As singularidades emocionais do filme são tanto mais sugestivas quanto as peripécias se enredam com elementos de trabalho do próprio cinema. Assim, este é o retrato de Pierre (Stanislas Mehrar) e Manon (Clotide Courau), um casal que realiza filmes; durante a rodagem de um documentário, Pierre envolve-se com Elisabeth (Lena Paugam), mais tarde descobrindo que Manon tem uma relação com um outro homem (Mounir Margoum)...
São dados clássicos de uma estrutura melodramática, com as suas revelações e também os seus segredos: A ama B, B encontra C, etc. E, à sua maneira, Garrel é um criador de depurado classicismo. Com uma nuance que será importante sublinhar: em vez de uma mais ou menos angustiada reposição da ordem (familiar, social), os seus filmes desembocam numa perplexidade insólita, a meio caminho entre a tragédia e a ironia. Como quem pergunta: afinal, que tipo de ordem pode apaziguar as dores e os desejos vividos por estas personagens? Filmes como À Sombra das Mulheres são contos morais em que, em última instância, ninguém tem uma moral mais forte, ou mais legítima, que a do parceiro do lado.
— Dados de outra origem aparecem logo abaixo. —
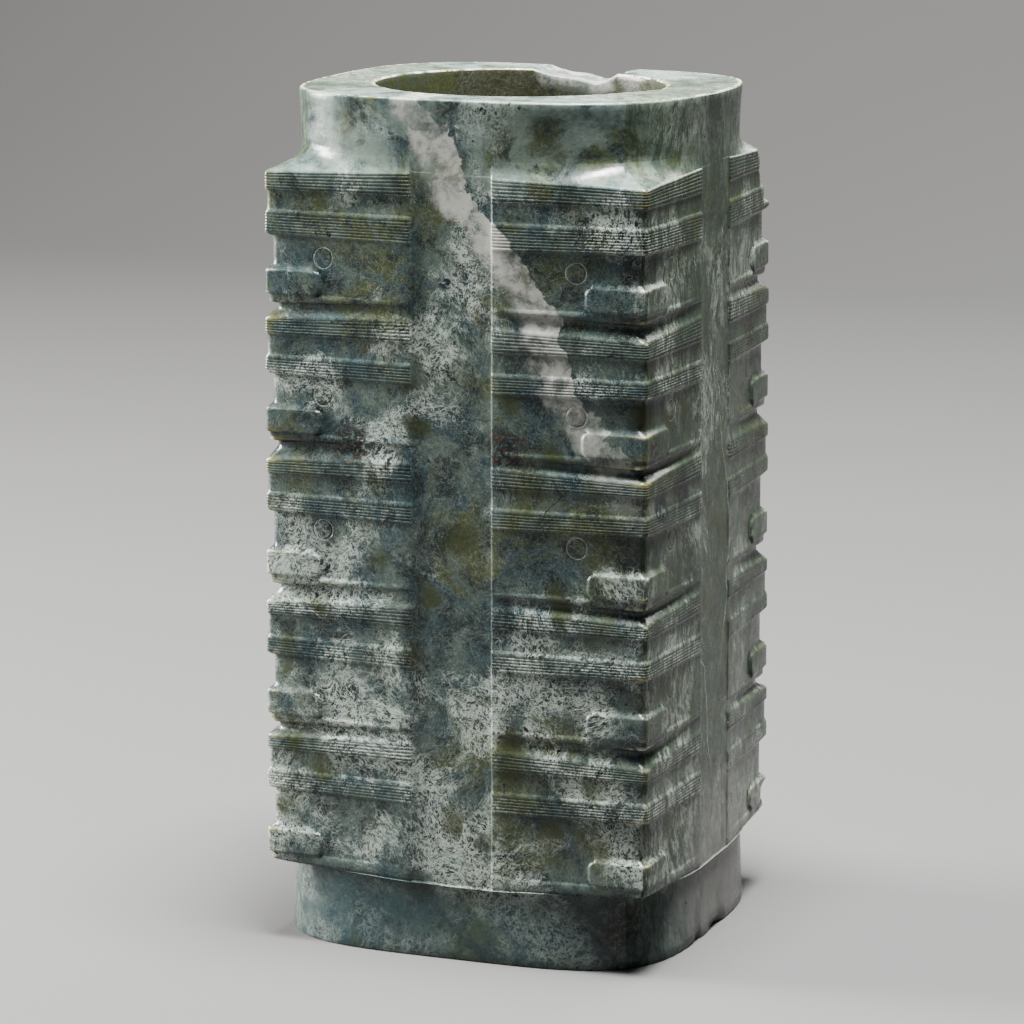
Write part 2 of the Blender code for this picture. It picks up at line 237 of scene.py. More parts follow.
def bar_levels(tier):
    """Levels of the upper and lower edges of a tier's nose bar."""
    last = tier == TIER_COUNT - 1
    under = tier_top(tier + 1) + (CORNER_DROP if last else -CORNER_DROP)
    chin_low = under if last else under + SHOULDER_HEIGHT + GROOVE_HEIGHT
    return chin_low + CHIN_HEIGHT + BAR_HEIGHT, chin_low + CHIN_HEIGHT


def face_knots(tier):
    """Below the band: the eye field, the nose bar, the chin and, above the next tier, the groove."""
    low = tier_top(tier) - BAND_HEIGHTS[tier]
    last = tier == TIER_COUNT - 1
    under = tier_top(tier + 1)
    under_corner = under + (CORNER_DROP if last else -CORNER_DROP)
    bar_top, bar_low = bar_levels(tier)
    eye = (EYE_DEPTH, EYE_DEPTH_BY_CHANNEL, EYE_DEPTH)
    bar = (BAR_DEPTH, EYE_DEPTH_BY_CHANNEL, EYE_DEPTH)
    chin = (CHIN_DEPTH, CHIN_DEPTH_BY_CHANNEL, CHIN_DEPTH)
    knots = [
        (tier, low + CORNER_LIFT - STEP_HEIGHT, low - STEP_HEIGHT, *eye),
        (tier, bar_top + BAR_SLOPE, bar_top + BAR_SLOPE, *eye),
        (tier, bar_top, bar_top, *bar),
        (tier, bar_low, bar_low, *bar),
        (tier, bar_low - STEP_HEIGHT, bar_low - STEP_HEIGHT, *chin),
    ]
    if last:
        worn = (CHIN_DEPTH + EDGE_WEAR, CHIN_DEPTH_BY_CHANNEL + EDGE_WEAR, CHIN_DEPTH + EDGE_WEAR)
        knots.append((tier, under_corner + EDGE_WEAR, under + EDGE_WEAR, *chin))
        knots.append((tier, under_corner, under, *worn))
        return knots
    groove = (GROOVE_DEPTH, GROOVE_DEPTH_BY_CHANNEL, GROOVE_DEPTH)
    foot = SHOULDER_HEIGHT
    head = SHOULDER_HEIGHT + GROOVE_HEIGHT
    knots.append((tier, under_corner + head, under + head, *chin))
    knots.append((tier, under_corner + head - STEP_HEIGHT, under + head - STEP_HEIGHT, *groove))
    knots.append((tier, under_corner + foot, under + foot, *groove))
    return knots


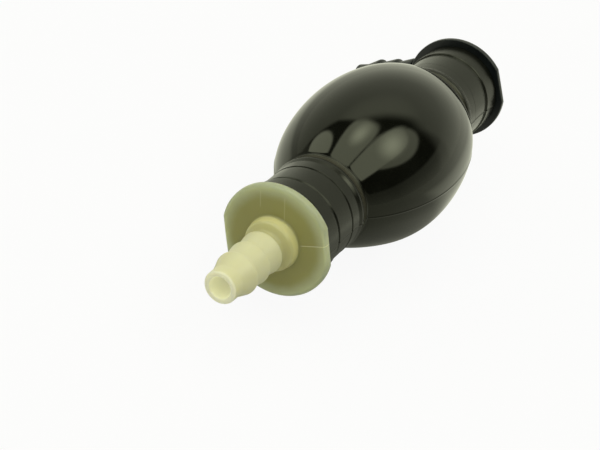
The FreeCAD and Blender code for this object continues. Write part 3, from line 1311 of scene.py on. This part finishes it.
def side_glow(bench: NodeBench, way: Flow, power: float, far_side: float = math.radians(5.0)) -> Flow:
    """Gives how much brighter the far side is than the sides and the near side.

    It is a quarter of the cosine of the angle round from the far side, plus three tenths of
    that cosine to a power.

    Args:
        bench: The bench that adds the nodes.
        way: The direction, whose height doesn't matter.
        power: The power.
        far_side: The far side's angle from +X towards +Y.

    Returns:
        The extra level.
    """
    flat = bench.vectors("NORMALIZE", bench.vectors("MULTIPLY", way, (1.0, 1.0, 0.0)))
    towards = bench.most(bench.dot(flat, (math.cos(far_side), math.sin(far_side), 0.0)), 0.0)
    return towards * 0.25 + towards ** power * 0.3


@dataclass(frozen=True)
class Shape:
    """A rounded shape on the map of the sky.

    The map throws each direction from the sky's lowest point onto the level plane through the
    sky's middle. Its own middle is overhead and its first axis points along +X.
    """

    middle: Pair
    half: Pair
    turn: float
    square: float = 2.0

    def reach(self, bench: NodeBench, sky: Flow) -> Flow:
        """Gives the distance from the middle, which is 1 on the shape's outline.

        It is the root of the sum of the two offsets over their halves, each to a power. The
        power 2 gives an ellipse, and more gives a squarer shape.

        Args:
            bench: The bench that adds the nodes.
            sky: The place on the map.

        Returns:
            The distance.
        """
        cosine, sine = math.cos(self.turn), math.sin(self.turn)
        total: Plug = 0.0
        for way, size in (((cosine, sine), self.half[0]), ((-sine, cosine), self.half[1])):
            scaled = way[0] / size, way[1] / size, 0.0
            offset = bench.dot(sky, scaled) - (self.middle[0] * scaled[0] + self.middle[1] * scaled[1])
            total = total + abs(offset) ** self.square
        return total ** (1.0 / self.square)


@dataclass(frozen=True)
class SoftBox:
    """A soft lamp: an even shape with a soft edge, and a brighter spot where its bulb is."""

    shape: Shape
    level: float
    soft: float = 0.09
    spot: Shape | None = None
    spot_level: float = 0.0

    def light(self, bench: NodeBench, sky: Flow) -> Flow:
        """Gives the lamp's level at a place on the map of the sky, 0 outside the lamp.

        Args:
            bench: The bench that adds the nodes.
            sky: The place on the map.

        Returns:
            The level.
        """
        inside = 1.0 - bench.rise(self.shape.reach(bench, sky), 1.0 - self.soft, 1.0 + self.soft)
        if self.spot is None:
            return inside * self.level
        spot = 1.0 - bench.rise(self.spot.reach(bench, sky), 0.0, 1.0)
        return inside * (self.level + spot * self.spot_level)


@dataclass(frozen=True)
class Edge:
    """A straight, soft edge on the map of the sky: the way it faces, where it starts and where it ends."""

    way: Pair
    start: float
    end: float

    def past(self, bench: NodeBench, sky: Flow, shift: Plug = 0.0) -> Flow:
        """1 past the edge and 0 before it, where the shift brings the edge nearer."""
        return bench.rise(bench.dot(sky, (*self.way, 0.0)) + shift, self.start, self.end)


@dataclass(frozen=True)
class Backdrop:
    """The white backdrop, which soft edges bound on the map of the sky.

    It is white past the near edge, where that is also past one of the two far ones. It is dimmer
    before the low edge, and on the side where it widens the near edge comes nearer.
    """

    near: Edge = Edge((0.835, 0.55), 0.165, 0.27)
    over: Edge = Edge((1.0, 0.0), 0.10, 0.15)
    side: Edge = Edge((0.912, 0.41), 0.255, 0.315)
    low: Edge = Edge((0.616, 0.788), -0.02, 0.05)
    wide: Edge = Edge((0.0, -1.0), 0.12, 0.30)
    widening: float = 0.05
    low_level: float = 0.55

    def share(self, bench: NodeBench, sky: Flow) -> Flow:
        """Gives how much of the backdrop shows at a place on the map, from 0 to 1.

        Args:
            bench: The bench that adds the nodes.
            sky: The place on the map.

        Returns:
            The share.
        """
        near = self.near.past(bench, sky, self.wide.past(bench, sky) * self.widening)
        far = bench.most(self.over.past(bench, sky), self.side.past(bench, sky))
        low = self.low_level + self.low.past(bench, sky) * (1.0 - self.low_level)
        return bench.maths("MINIMUM", near, far) * low


@dataclass
class Sky:
    """The studio's light by direction: a white backdrop, four soft lamps and a dark room with a haze."""

    backdrop: Backdrop = Backdrop()
    backdrop_level: float = 0.56
    overhead: float = 0.34
    overhead_rise: Pair = (0.60, 0.86)
    glow_fall: Pair = (-0.02, 0.40)
    glow_power: float = 14.0
    room_level: float = 0.03
    haze_level: float = 0.38
    haze_step: Pair = (0.27, 0.35)
    haze_fall: Pair = (-0.04, 0.22)
    step_share: float = 0.55
    haze_power: float = 6.0
    lamps: tuple[SoftBox, ...] = (
        SoftBox(Shape((-0.165, 0.528), (0.20, 0.188), 0.08), level=1.95, soft=0.10),
        SoftBox(
            Shape((-0.18, 0.118), (0.33, 0.162), -0.05, square=4.0), level=1.7,
            spot=Shape((0.02, 0.10), (0.15, 0.12), -0.05), spot_level=2.3,
        ),
        SoftBox(
            Shape((-0.118, -0.215), (0.385, 0.152), -0.04, square=3.0), level=1.8,
            spot=Shape((0.106, -0.235), (0.16, 0.19), -0.04), spot_level=2.4,
        ),
        SoftBox(
            Shape((0.075, -0.262), (0.262, 0.188), -0.5, square=2.2), level=1.1,
            spot=Shape((0.106, -0.235), (0.18, 0.18), -0.5), spot_level=2.5,
        ),
    )

    def level(self, bench: NodeBench, direction: Flow) -> Flow:
        """Gives the level of light in each direction.

        The backdrop is bright, more so overhead and low on the far side. The room behind the
        camera is nearly dark down to a haze over the floor, and the lamps hang in the dark.

        Args:
            bench: The bench that adds the nodes.
            direction: The direction that the ray goes in.

        Returns:
            The level.
        """
        _, _, up = bench.split(direction)
        sky = bench.scaled(direction, 1.0 / (bench.most(up, -0.5) + 1.0))
        step, slope = 1.0 - bench.rise(up, *self.haze_step), bench.fall(up, *self.haze_fall)
        haze = step * self.step_share + slope * (1.0 - self.step_share)
        haze = haze * (self.haze_level + side_glow(bench, direction, self.haze_power))
        lamps = bench.most(*(lamp.light(bench, sky) for lamp in self.lamps))
        room = bench.most(haze, self.room_level + lamps)
        glow = side_glow(bench, direction, self.glow_power) * bench.fall(up, *self.glow_fall)
        bright = self.backdrop_level + bench.rise(up, *self.overhead_rise) * self.overhead + glow
        backdrop = self.backdrop.share(bench, sky)
        return backdrop * bright + (1.0 - backdrop) * room

    def hang(self) -> None:
        """Lights the pump. The camera sees plain white past the floor, and a gloss sees the studio."""
        world = bpy.data.worlds.new("studio")
        bpy.context.scene.world = world
        bench = NodeBench(world)
        direction = bench.out(bench.add("ShaderNodeTexCoord"), "Generated")
        light = bench.glow("ShaderNodeBackground", TINT, self.level(bench, direction))
        plain = bench.glow("ShaderNodeBackground", WHITE)
        bench.finish("ShaderNodeOutputWorld", bench.rays("Camera", "Transmission"), light, plain)


@dataclass
class Floor:
    """The pale sheet that the pump lies on. Its reaches are distances from under the bulb's middle."""

    level: float = -25.0 * MM
    half: float = 4.0
    paper: tuple[Colour, Colour] = ((0.60, 0.60, 0.60), (0.66, 0.66, 0.65))
    whiteness: float = 0.93
    gloss: float = 0.935
    bulb_middle: float = 72.0 * MM
    # Painted shadow: the sheet's level in the gloss under the bulb.
    under: float = 0.22
    near: float = 0.24
    near_reach: Pair = (20.0 * MM, 50.0 * MM)
    far_reach: Pair = (60.0 * MM, 300.0 * MM)
    far_power: float = 6.0
    # Painted light: how much brighter the sheet is behind the bulb.
    behind: float = 0.5
    behind_reach: Pair = (110.0 * MM, 240.0 * MM)
    behind_rise: Pair = (6.0 * MM, 32.0 * MM)
    behind_way: Triple = (0.954, 0.30, 0.0)
    behind_lean: float = 1.5

    def glow(self, bench: NodeBench) -> Flow:
        """Gives the level of the sheet in the pump's gloss.

        It is dark under the bulb, which is a painted shadow. It is bright behind the bulb, which is painted
        light, and it is dim far off.

        Args:
            bench: The bench that adds the nodes.

        Returns:
            The level.
        """
        offset = bench.vectors("SUBTRACT", bench.place(), (self.bulb_middle, 0.0, self.level))
        away = bench.vectors("LENGTH", offset, output="Value")
        _, across, _ = bench.split(offset)
        past = bench.dot(offset, self.behind_way) + bench.most(across, 0.0) * self.behind_lean
        behind = bench.rise(past, *self.behind_rise) * (1.0 - bench.rise(away, *self.behind_reach))
        far = bench.rise(away, *self.far_reach) * side_glow(bench, offset, self.far_power)
        near = bench.rise(away, *self.near_reach)
        # Painted shadow under the bulb, and painted light behind it.
        return (self.under + near * self.near + behind * self.behind + far) * self.gloss

    def lay(self) -> None:
        """Lays the sheet: white to the camera, its glow to a gloss, and matt paper to all other rays."""
        far = self.half
        mesh = bpy.data.meshes.new("floor")
        corners = [(x, y, self.level) for x, y in ((-far, -far), (far, -far), (far, far), (-far, far))]
        mesh.from_pydata(corners, [], [(0, 1, 2, 3)])
        material = bpy.data.materials.new("pale_floor")
        bench = NodeBench(material)
        colour = bench.blend(bench.noise(scale=3.0, detail=2.0), *self.paper)
        matt = bench.out(bench.add("ShaderNodeBsdfDiffuse", {"Color": colour}))
        seen = bench.blend(bench.rays("Camera"), bench.scaled(TINT, self.glow(bench)), WHITE)
        straight = bench.rays("Camera", "Glossy", "Transmission") * self.whiteness
        bench.finish("ShaderNodeOutputMaterial", straight, matt, bench.glow("ShaderNodeEmission", seen))
        mesh.materials.append(material)
        floor = placed("floor", mesh)


@dataclass
class Studio:
    """Camera, pale floor and the soft light of a studio with a white backdrop."""

    camera_place: Triple = (-310.89, -107.28, 251.43)
    right: Triple = (0.4796, -0.8278, 0.2911)
    down: Triple = (-0.4096, -0.5045, -0.7601)
    forward: Triple = (0.7760, 0.2453, -0.5811)
    lens: float = 97.74
    sensor: float = 36.0
    clip: Pair = (0.01, 50.0)

    def place_camera(self) -> None:
        """Makes the camera at the photograph's viewing angle."""
        data = bpy.data.cameras.new("studio_camera")
        data.sensor_width, data.lens = self.sensor, self.lens
        data.clip_start, data.clip_end = self.clip
        camera = placed("studio_camera", data)
        ways = np.stack([self.right, self.down, self.forward], axis=1) * [1.0, -1.0, -1.0]
        turn = Matrix(ways.tolist())
        camera.matrix_world = Matrix.Translation([v * MM for v in self.camera_place]) @ turn.to_4x4()
        bpy.context.scene.camera = camera

    def build(self) -> None:
        """Sets up the whole studio."""
        self.place_camera()
        Floor().lay()
        Sky().hang()
        bpy.context.scene.view_settings.view_transform = "Standard"


def main() -> None:
    """Builds the studio and every piece of the pump in order."""
    logging.basicConfig(level=logging.INFO, format="%(name)s: %(message)s")
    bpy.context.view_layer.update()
    Studio().build()
    SqueezeBulb("squeeze_bulb", "bulb_moulding", Slot.BULB_RUBBER).build()
    InletFitting("inlet_fitting", "inlet_moulding", Slot.NATURAL_NYLON).build()
    OutletFitting("outlet_fitting", "outlet_moulding", Slot.BLACK_NYLON).build()
    for end in ("inlet", "outlet"):
        CheckValve(end).dress(frame["nodes"])


if __name__ == "__main__":
    main()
Curiosamente, um dos elementos mais obsessivos (porventura também mais clássicos) da filmografia de Garrel é a continuada utilização das imagens a preto e branco. Será outra ligação simbólica com os tempos áureos da Nova Vaga? Sim, sem dúvida. São imagens que possuem uma duplicidade essencial: garantem um certo realismo, por assim dizer à flor da pele, ao mesmo tempo que instalam uma sensação ambígua de metódica abstracção. No caso de À Sombra das Mulheres, a direcção fotográfica pertence ao sempre notável Renato Berta, afinal outro elo de ligação com a herança plural da Nova Vaga — trabalhou, entre outros, com Jean-Luc Godard, Louis Malle e Alain Resnais, tendo sido também responsável pelas imagens de vários filmes de Manoel de Oliveira.